Masuk satu sms dari salah seoarang adik saya Andrial Putra yaitu salah seorang kafilah kecamatan Bukit Barisan asal dari nagari Baruah Gunuang yang ikut dalam cabang MMIQ (Musabaqah Menulis kanduangan Isi al-Qur'an). Kemaren ia sempat saya ajak maraton pagi ke Bukik Posuak namun ia tidak memberi kepastian karena kesibukan musabaqah. Namun pagi itu rupanya ia jadi pergi dan mengabarkan bahwa ketika itu ia bersama dua orang kafilah lainnya sedang jalan ke Bukit Posuak. Andrial bertanya dimana posisi keberadaan saya. Saya menjawab bahwa ketika itu saya sudah di punggung bukit, dan menyarankan kepada mereka “ bila nanti sudah menemukan motor saya, jalan terus lurus keatas, sedangkan saya sekarang menempuh jalan melompati anak air ke arah sebelah kiri. Jalan yang saya tempuh ini salah, saya kira yang benar itu adalah jalan yang terus lurus ke atas itu. Andrial putra membalas bahwa ia akan mengikuti petunjuk yang saya berikan.

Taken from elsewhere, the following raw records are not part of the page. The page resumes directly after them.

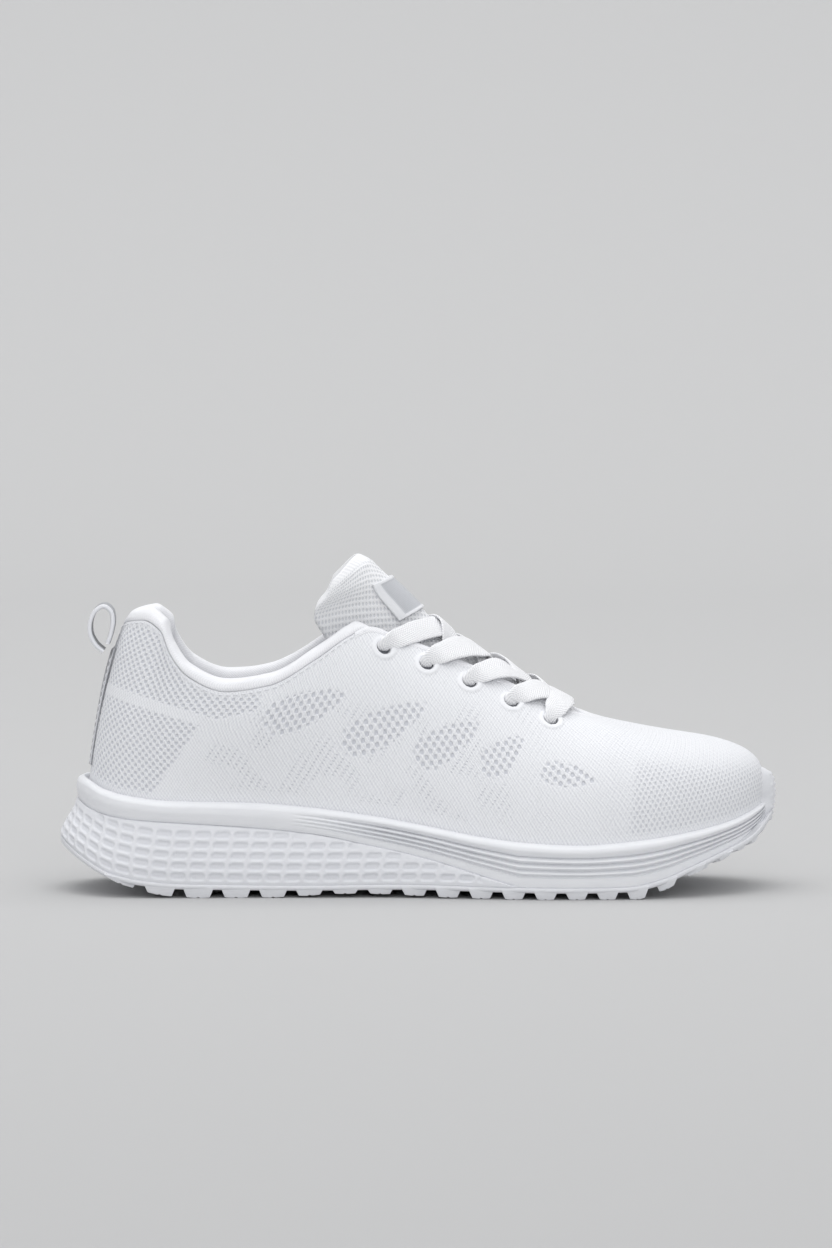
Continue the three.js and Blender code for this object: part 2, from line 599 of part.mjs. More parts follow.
const PIECES = [
  ["outsole", outsole, finish(0xe6e7ea, 0.55)],
  ["midsole_lower", midsoleLower, finish(0xeceef2, 0.7)],
  ["midsole_carrier", midsoleCarrier, WHITE_FOAM],
  ["strobel_board", () => board(-124.8, 128, 6.1, 0.4, 1.9), finish(0xdcdcd8, 0.95)],
  ["sockliner", () => board(-121.5, 125, 9, 2.2, 6.4), finish(0xd9dbe0, 0.9)],
  ["knit_upper", knitUpper, WHITE_KNIT],
  ["heel_counter", heelCounter, finish(0xd8d4c8, 0.6)],
  ["toe_puff", toePuff, finish(0xdcd9d0, 0.6)],
  ["collar_foam", collarFoam, finish(0xe9e4cf, 0.95)],
  ["collar_lining", collarLining, finish(0xe4e6ea, 0.9)],
  ["heel_strip", heelStrip, finish(0x9a9ca0, 0.45)],
  ["pull_tab", pullTab, finish(0xa2a4a8, 0.5)],
  ["eyestay_lateral", () => eyestay(-1), finish(0xe6e7ea, 0.8)],
  ["eyestay_medial", () => eyestay(1), finish(0xe6e7ea, 0.8)],
  ["tongue_cover_lower", () => tongueLayer(BASE_END, LOW_CUT, 1, ...COVER, 8), WHITE_KNIT],
  ["tongue_foam_lower", () => tongueLayer(() => 0.04, LOW_CUT, 0.94, ...CORE, 8), finish(0xe9e4cf, 0.95)],
  ["tongue_lining_lower", () => tongueLayer(BASE_END, LOW_CUT, 1, ...BACKING, 8), finish(0xe4e6ea, 0.9)],
  ["tongue_cover_flap", () => tongueLayer(HIGH_CUT, TOP_END, 1, ...COVER, 7), WHITE_KNIT],
  ["tongue_foam_flap", () => tongueLayer(HIGH_CUT, (q) => 0.95 - 0.06 * q ** 4, 0.88, ...FLAP_CORE, 7), finish(0xe9e4cf, 0.95)],
  ["tongue_lining_flap", () => tongueLayer(HIGH_CUT, TOP_END, 1, ...BACKING, 7), finish(0xe4e6ea, 0.9)],
  ["tongue_label", tongueLabel, finish(0xb4b6ba, 0.4)],
  ["lace", lace, finish(0xf2f3f6, 0.85)],
  ["aglet_lateral", () => aglet(-1), finish(0xf0f0f0, 0.3)],
  ["aglet_medial", () => aglet(1), finish(0xf0f0f0, 0.3)],
];

const group = new THREE.Group();
group.name = "running_shoe";
for (const [name, make, material] of PIECES) {
  const geometry = make();
  geometry.computeVertexNormals();
  const mesh = new THREE.Mesh(geometry, material.clone());
  mesh.name = name;
  group.add(mesh);
}
const box = new THREE.Box3().setFromObject(group);
const middle = box.getCenter(new THREE.Vector3());
for (const mesh of group.children) mesh.geometry.translate(-middle.x, -middle.y, -box.min.z);

export default group;
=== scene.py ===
import math

import bpy
import numpy as np
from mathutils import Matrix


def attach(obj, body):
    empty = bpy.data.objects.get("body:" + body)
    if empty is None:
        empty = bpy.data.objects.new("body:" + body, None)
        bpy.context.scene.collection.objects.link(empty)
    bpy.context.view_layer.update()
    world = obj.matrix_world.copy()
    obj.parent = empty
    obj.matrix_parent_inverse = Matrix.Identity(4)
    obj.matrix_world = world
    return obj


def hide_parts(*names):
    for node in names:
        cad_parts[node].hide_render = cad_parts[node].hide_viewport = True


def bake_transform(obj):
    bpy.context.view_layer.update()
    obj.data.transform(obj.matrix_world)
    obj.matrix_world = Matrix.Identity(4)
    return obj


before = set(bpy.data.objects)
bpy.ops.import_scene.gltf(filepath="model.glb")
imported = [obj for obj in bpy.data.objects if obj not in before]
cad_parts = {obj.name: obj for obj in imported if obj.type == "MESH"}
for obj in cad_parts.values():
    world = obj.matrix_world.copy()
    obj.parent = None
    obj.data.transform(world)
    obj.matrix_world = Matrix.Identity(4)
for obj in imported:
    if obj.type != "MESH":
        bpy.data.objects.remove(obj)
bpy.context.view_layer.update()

# ---- camera, backdrop and light ------------------------------------------------
# A seamless sheet of pale studio paper that curves up behind the shoe, one wide
# soft box overhead, weak fill from the front and a wash of light on the paper.


def linear(hex_value):
    parts = [int(hex_value[i : i + 2], 16) / 255 for i in (1, 3, 5)]
    return [c / 12.92 if c <= 0.04045 else ((c + 0.055) / 1.055) ** 2.4 for c in parts] + [1]


def add(tree, kind, settings=None, inputs=None):
    """Adds a node with its settings, and sets or links its inputs."""
    n = tree.nodes.new("ShaderNode" + kind)
    for key, value in (settings or {}).items():
        setattr(n, key, value)
    for key, value in (inputs or {}).items():
        if isinstance(value, bpy.types.NodeSocket):
            tree.links.new(value, n.inputs[key])
        else:
            n.inputs[key].default_value = value
    return n


def surface(name, color, roughness, ior=1.5, **fixed):
    """A new material with one Principled surface: (material, tree, surface node)."""
    made = bpy.data.materials.new(name)
    made.use_nodes = True
    tree = made.node_tree
    shader = next(n for n in tree.nodes if n.type == "BSDF_PRINCIPLED")
    shader.inputs["Base Color"].default_value = linear(color)
    shader.inputs["Roughness"].default_value = roughness
    shader.inputs["IOR"].default_value = ior
    for key, value in fixed.items():
        shader.inputs[key.replace("_", " ")].default_value = value
    made.diffuse_color = linear(color)
    return made, tree, shader


def emboss(tree, shader, height, strength, distance):
    """Bump from a height socket, on the surface's normal."""
    bump = add(tree, "Bump", None, {"Strength": strength, "Distance": distance, "Height": height})
    tree.links.new(bump.outputs["Normal"], shader.inputs["Normal"])


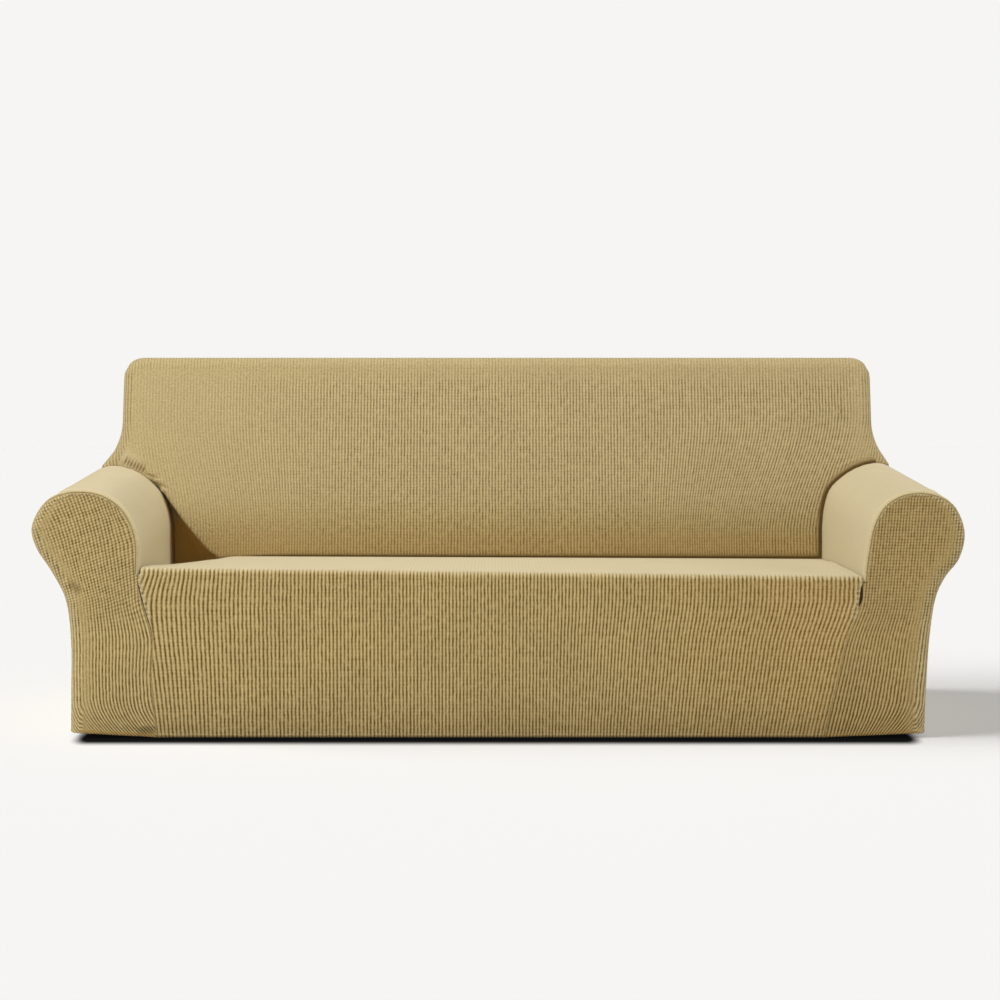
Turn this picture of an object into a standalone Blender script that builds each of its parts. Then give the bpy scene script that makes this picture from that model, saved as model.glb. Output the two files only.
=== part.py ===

Penelusuran saya lanjutkan mengikuti punggung bukit itu hingga menemukan bekas jalan lama zaman dahulunya yang beradal dari arah Lurah Panjang. Saya ikuti terus jalan itu sampai terbentur di tebing bukit batu. Saya merasa jalan yang aman adalah punggung bukit ini lah, di kiri dan kanannya hutan lebat serta jurang yang dalam. Lalu tebing itu saya daki terus menuju ke puncak. Sudah lama rasanya kaki ini berjalan namun lubang Posuak tidak juga bertemu, air putih kemasan gelas yang saya bawa tadi sudah habis semuanya. Ingin rasanya kembali lagi ke belakang, tetapi bayangan Bukit Posuak serasa semakin dekat, enggan juga rasanya untuk kembali ke jalan awal. Dari puncak bukit itu nampak pemandangan luar biasa, nun di seberang sana di arah Gunung Malintang ada hutan perawan yang konon kabarnya di hutan itu orang-orang mencari getah Gaharu. Di sana berdiri bukit batu yang begitu besar, bulat slinder dan kokoh yang dikelilingi oleh perbukitan batu lainnya dengan jurang cukam, entah serasa dimana kita kala itu.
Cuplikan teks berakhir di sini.